I was asking about how they are able to track mentions, across the web, of companies using ClickHouse. This type of info is usually listed in the tech stack section of job descriptions (and these links tend to expire once the position is filled).

spopejoy · on Feb 7, 2023

I guess the article title is a "bold statement" but maybe the biggest insight in there is that people don't think hard enough about throwing old data away, and it hurts them. This is a liferaft for drowning in data and is more "bold" organizationally, as it actually takes a certain kind of courage to realize you should just throw stuff away instead of succumb to the false comfort that "hey you never know when you might need it".

Weirdly there's a similar thing that can happen to codebases, specifically unit tests and test fixtures that outlive any of their original programmers, nobody understands what's actually being tested and before each release lose days/weeks hammering to "fix the test". The only solution is to throw it away, but good luck getting most teams to ever do that, because of the false comfort they get -- even though that fixture is now just testing itself and not protecting you from any actual bugs.

I mean how often does Netflix need to look a viewing habits from 2015? Summarize and throw it away.

crazygringo · on Feb 8, 2023

I am baffled by this comment.

Throwing out unit tests? If you make a change and it fails a test, then you fix the bug or fix the test. I can't even imagine in what universe it's a good idea to throw away a test if it covers code in use. In what universe are unit tests "false comfort"? And if "nobody understands what's actually being tested" then you've got huge problems with your development practices.
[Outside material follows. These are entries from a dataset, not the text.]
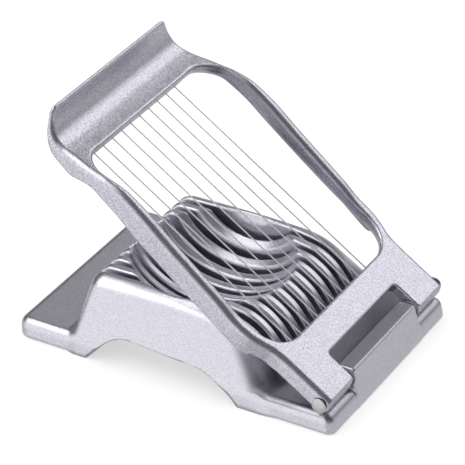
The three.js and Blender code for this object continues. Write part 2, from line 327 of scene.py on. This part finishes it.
FRAME_TOP = smooth_curve([
    (-10, 3.45), (30, 3.45), (37, 3.5), (47, 5.0), (57, 6.1), (71, 7.7), (84, 9.4), (92, 9.8), (100, 8.4),
    (106, 6.3), (112, 4.25), (116, 2.9), (119, 2.2), (121, 2.1), (122.5, 2.35), (124, 2.95), (126, 4.4),
    (128, 6.7), (129.5, 9.2), (132, 14.5),
])
FRAME_UNDERSIDE = smooth_curve([
    (-10, -3.5), (16, -3.5), (21, -4.2), (26, -4.8), (31, -4.9), (42, -4.2), (60, -2.6), (80, -0.6),
    (93, 0.7), (101, 0.4), (108, -1.6), (113, -3.3), (118.5, -3.6), (122.5, -2.2), (125.5, 0.4),
    (128, 3.2), (130, 5.9), (132, 9.2),
])
FRAME_HALF_WIDTH = smooth_curve([
    (-10, 41.2), (17, 41.2), (22, 41.6), (27, 43.3), (32, 44.6), (37, 44.9), (78, 44.9), (95, 44.2),
    (108, 42.4), (114, 41), (120, 39.9), (125, 38.9), (128, 37.5), (130, 36.2), (132, 34.5),
])
FRAME_EDGE = 2.4
UNDERSIDE_EDGE = 1
RAIL_LEAN = 0.6  # how fast a rail's underside rises towards the window
RAIL_LEAN_REACH = 5
RAIL_ALONG = (30, 12)  # where the rails' own shape begins, and how far it takes to come in
RAIL_ACROSS = (28, 5)

TIP = 130.1
TIP_HEIGHT = 9.4
TIP_TILT = math.radians(25)
TIP_ROUNDING = 2.0

WIRE_LEVEL = -2.3
WIRE_HOLE_RADIUS = 0.55
WIRE_HOLES_AT = (18, 112)
WIRE_HOLE_HALF_LENGTH = 4.5
TROUGHS = ((4.2, 15.2, 37.4), (114.6, 118.2, 29.5))  # each one's start, end and half width
TROUGH_OPENING = -12
TROUGH_CEILING = -0.6
TROUGH_CORNER = 0.6
TROUGH_RIM = 0.4

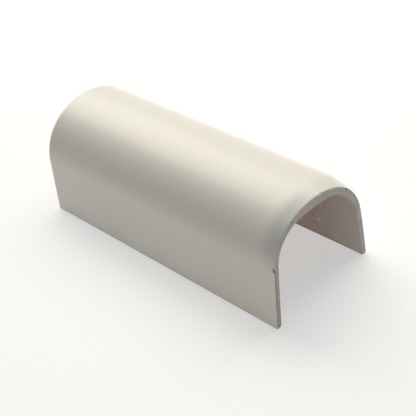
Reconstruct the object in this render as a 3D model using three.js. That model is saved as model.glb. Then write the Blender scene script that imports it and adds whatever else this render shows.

Similarly, viewing habits from 2015 are tremendously important. There may be a show they're releasing soon that is most similar to a title released in 2015, and those stats will provide the best model. "Summarize" requires knowing how data will be used in the future, but will likely throw away what you need. Not to mention how useful and profitable vast quantities of data are for ML training.

Storing data is incredibly cheap. I'm actually curious where this desire to throw away old data comes from? I've literally never encountered it before, and it flies in the face of everything I've ever learned. The only context I know it from is data retention policies, but that's solely to limit legal liability.

fijiaarone · on Feb 8, 2023

Unit tests are only potentially of value if the code is changing. And 90% of code never changes. And 99% of unit tests never fail. Almost all of the value of unit tests come at the time of writing (a tiny percentage of) them.

After that, they become a liability that slows down builds, makes changes brittle and code based schlerotic.

A few good unit tests are a lot better than a bunch of bad ones. And even from your statement we can tell a much more pernicious risk — the false beliefs that code coverage measures whether code is tested and that a code coverage percentage is a mark of quality or safety in its own right.

spopejoy · on Feb 8, 2023

The unit test story is indeed bizarre. Done right unit tests should test the unit, and you'll never hit these problems.

The villians here were monstrous test fixtures instead of mocks, "testing the fixture" instead of testing the code. Both were agency trading systems so "platforms" of a sort that needed significant refactoring to mock properly, so instead tests had to inject essentially fake concrete services.

Somehow I joined teams twice in my career that were trapped under this (who both indeed had "huge problems with their development practices") as their only coverage. The only way out is to write all new unit tests.

fijiaarone · on Feb 8, 2023

Mocks are the personification of bad data. The only meaningful measurement derived from tests with mocks is how bad the architecture is.

spopejoy · on Feb 13, 2023

I don't know what you're criticizing here. I was contrasting "mocks" and "fixtures" in the context of unit tests as ways to instrument services depended on by the code under test.

A "mock" in this paradigm is some kind of testing technology that allows you to directly instrument return values for function calls on the dependent service, whereas a "fixture" is some concrete test-only thing you coded up to use in your tests.

If a fixture just acts as a dummy return-value provider, no problem (but you probably should have used a mocking solution). The problem that arises is fixture code that simulates some or all of the production service code, and/or (even worse) allowing modification of production code to allow use as a test fixture. This is the way to madness.

shswkna · on Feb 8, 2023

The heading is definitely “clickbait-ey” but the quality of the content was worth it. I probably would have missed the article without the headline. And I am already applying the insights gained.